I'm happy with 2 hazards per thread, presumed clobbered on cross-compartment calls, and for them to be stored in a contiguous array set up by the loader and shared as you describe. It's a little unfortunate to need to go to the switcher for the per-thread cap, but that could plausibly be a privileged library call rather than a full compartment call.

I don't understand where your proposal distinguishes between removing a hazard declaration to an object that is still live and removing a hazard declaration to an object that has been freed while the hazard was in place?

Matt pointed me at the "pass the pointer" scheme in https://dl.acm.org/doi/10.1145/3437801.3441596 which we might want to adapt. It relies on atomics, which we can emulate readily enough, and on having a copy of the hazard pointers ("handover") that's used to walk objects closer to free. However, as with almost all discussions of hazard pointers, it assumes cooperation in the sense that one only free-s something that is retired from global visibility, something upon which we cannot depend; declaring a hazard will inherently be more complex as a result, as we need to do something to ensure progress, that probably means preventing the same object(s) from being juggled between hazard slots forever, and that probably means either linear time (to examine object headers or other hazard slots) or space (expanded revocation bitmap).

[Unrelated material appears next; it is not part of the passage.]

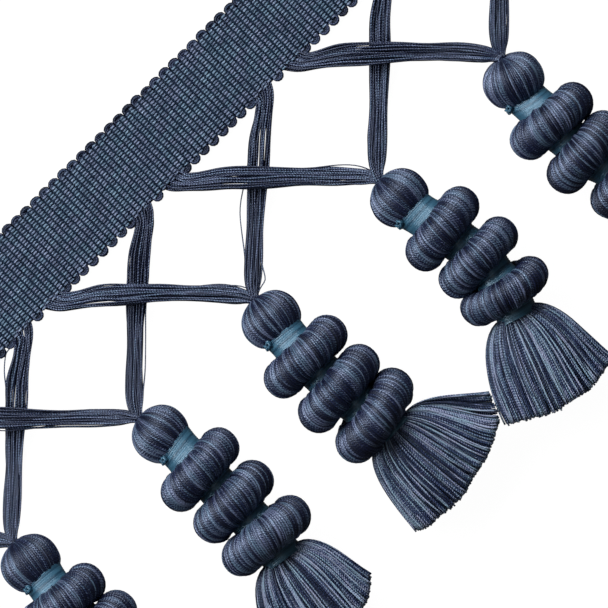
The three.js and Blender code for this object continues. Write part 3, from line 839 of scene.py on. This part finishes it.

There is a small, bounded, number of object whose lifetime is prolonged by the hazard mechanism (2* number of threads). As such, my plan (this is the part I haven’t implemented yet) is to have the allocator maintain a list of object that it has not freed because they have hazards. When it sees an object on the hazard list that someone is trying to free, it copies the pointer to the other list. On every malloc or free, if this list is not empty, we try to recheck any queued object and free them. This is quadratic in the worst case, but with a very small n.